L’Église défend « la politique » au sens noble du terme, qui, en amont des déterminations partisanes, définit les conditions du vivre-ensemble dans notre société, et qui précède « le » politique, le jeu politique, et son discours médiatique. L’Église fait « de la politique » car elle cherche à promouvoir et à mettre en œuvre par un véritable débat démocratique, entre le rappel des principes non négociables et les défis complexes de notre époque, l’organisation sociale et politique la plus à même de favoriser « le vivre-ensemble » dans un esprit de justice et de charité.

« S’impliquer en politique est une obligation pour le chrétien », affirmait le pape François. Le chrétien en politique doit être une sorte de vigie. Présence incisive, parfois contestataire, mais aussi propositionnelle qui ne se dérobe pas au principe de réalité. Le chrétien lutte pour l’harmonie de trois corps : le corps individuel de la personne, le corps social et le corps environnemental, autour de quelques repères fondamentaux.

En premier lieu, l’attention à ce qui demeure. Face à une mentalité disruptive qui renie l’histoire, programme l’obsolescence, revendique le déracinement continu et la marchandisation de l’humain, l’Église rappelle que le respect de la vie et de la famille constitue la base anthropologique de la société et le premier repère éthique et éducatif du vivre-ensemble.

 

Fragmentation sociale

Une autre priorité de la politique est de porter le souci à ce qui relie et unit, dans un contexte de fragmentation sociale. La politique peu à peu s’est faite gestionnaire, davantage pourvoyeuse et protectrice de droits individuels et personnels de plus en plus étendus, que de projets collectifs. Il s’agit de veiller à ce que le bien commun ne soit ni la négation du commun au nom des individus, ni la négation de la personne au bénéfice de la communauté.

La responsabilité du bien commun incombe à chacun des groupes qui, chacun à sa place et à son niveau, composent la société. Par exemple, quand on vote aux élections, le souci du bien commun, et pas seulement de son bien propre, devrait être déterminant dans les choix politiques, évitant ainsi les motivations purement catégorielles ou corporatistes.

En troisième lieu, la politique doit veiller à ce qui fléchit et faiblit. Le défi de l’unité de la nation relève de la prise en compte du principe de solidarité et de l’option préférentielle pour les plus pauvres.

 

La qualité humaine d’une société

La qualité humaine d’une société se juge à la manière dont elle traite les plus vulnérables de ses membres et qui sont laissés au bord du chemin de la prospérité : personnes âgées, malades, mères célibataires, personnes handicapées, chômeurs, migrants… Nous ne pouvons être indifférents à aucune victime de notre société. Nous sommes responsables du respect et de la dignité de toute vie, de son commencement à son terme.

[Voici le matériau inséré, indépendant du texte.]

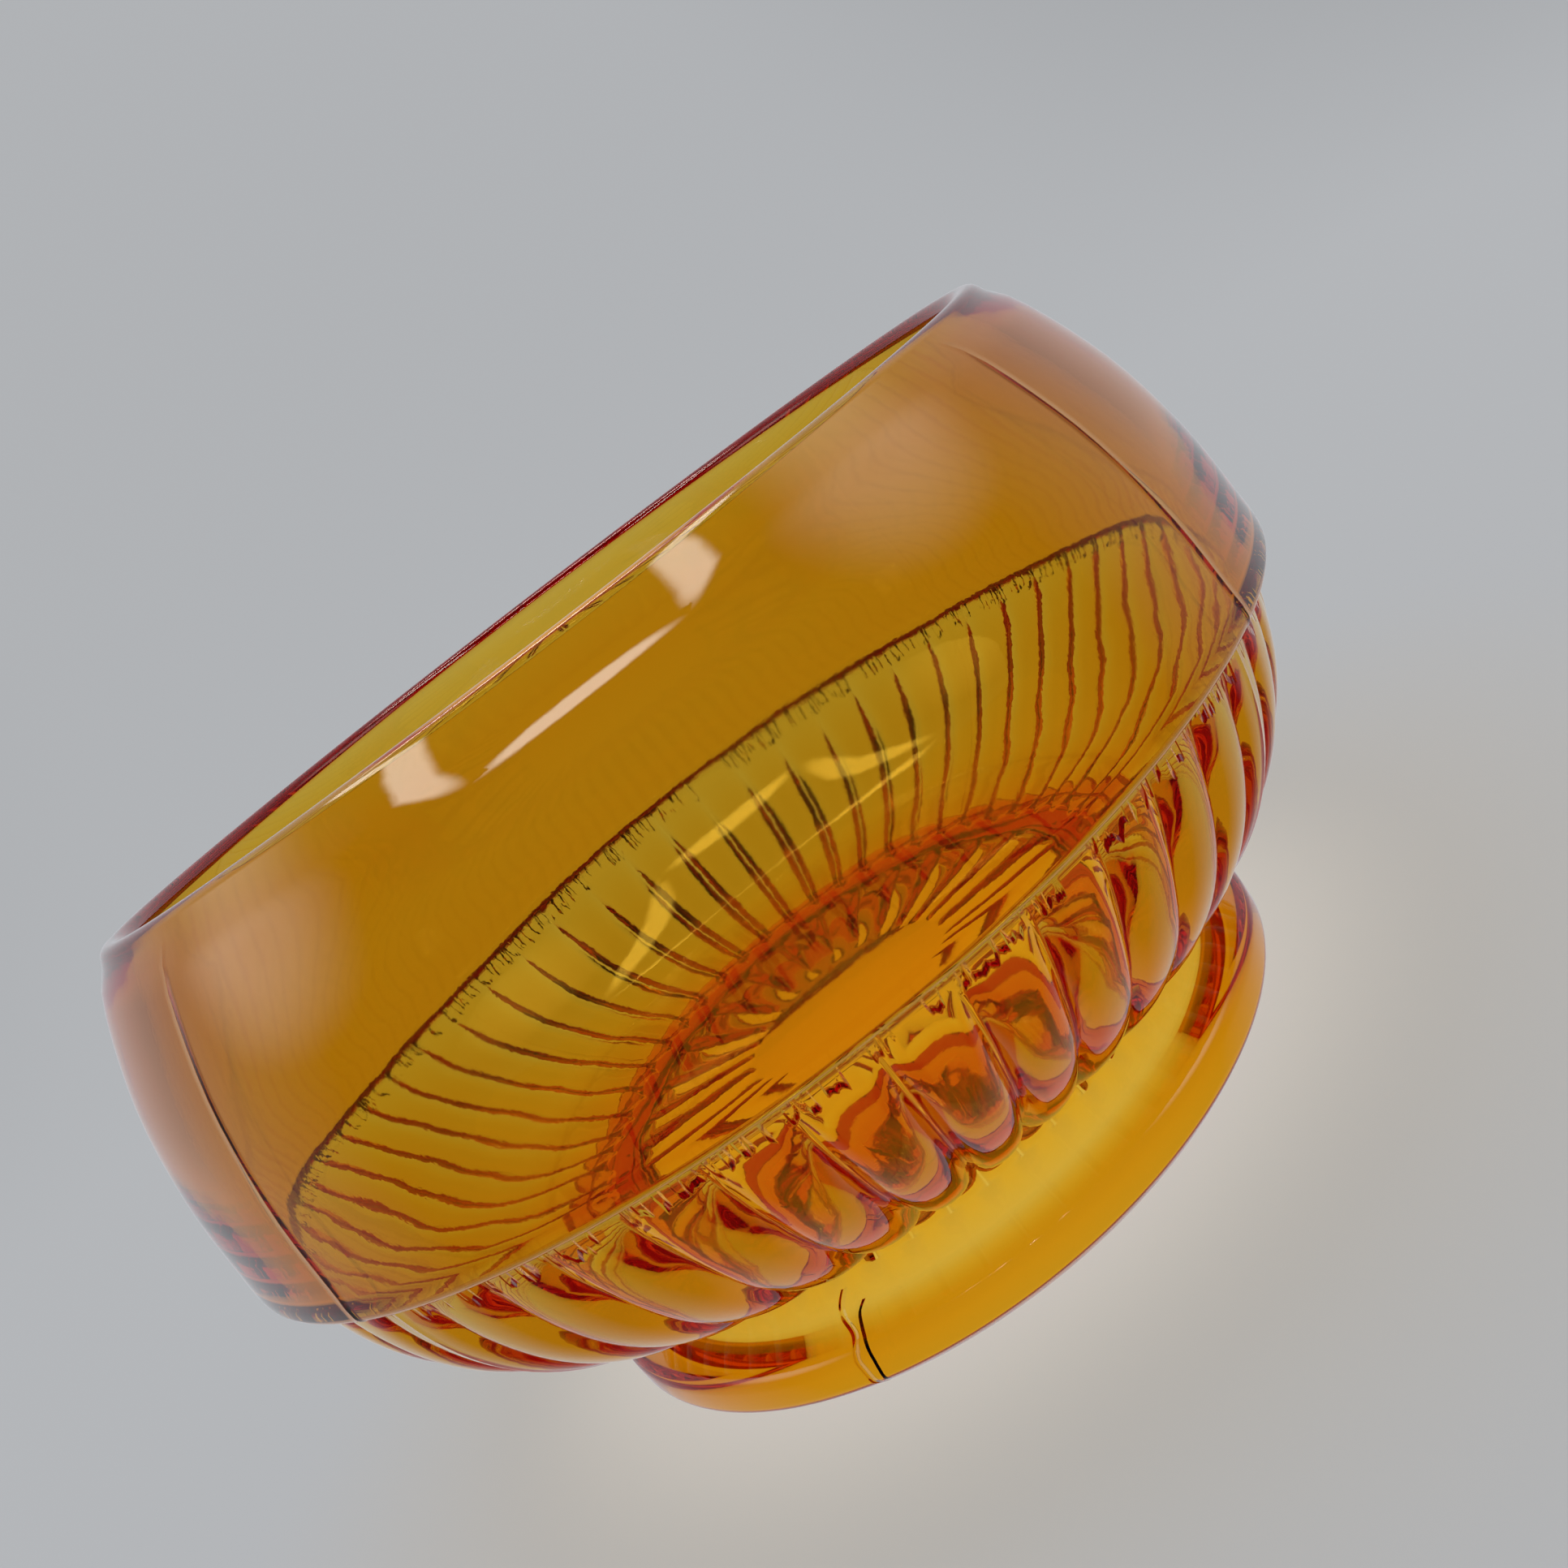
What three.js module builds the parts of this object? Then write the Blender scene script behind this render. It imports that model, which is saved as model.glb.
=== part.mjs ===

Parmi les différents sujets où notre société est en panne, et où la présence et le témoignage des chrétiens sont requis, on trouve la famille ; le souci des générations futures ; le respect de la liberté de conscience et de la liberté religieuse, lorsqu’on est tenté de faire de la laïcité non plus un cadre mais un projet de société afin d’endiguer ou d’expulser le religieux de la sphère publique vers le domaine privé ; le droit au travail et à l’éducation pour tous ; la préservation de la planète.

Enfin il n’y a pas de saine politique sans attention à une gouvernance vertueuse. Le gouvernant doit porter lui-même une vision ou s’y inscrire. Il doit l’incarner dans sa vie personnelle et ses engagements ; la partager et l’attester à l’extérieur. Celui qui gouverne ordonne selon un bien supérieur que lui-même s’astreint à pratiquer. C’est à ce prix que son autorité est respectée et crédible.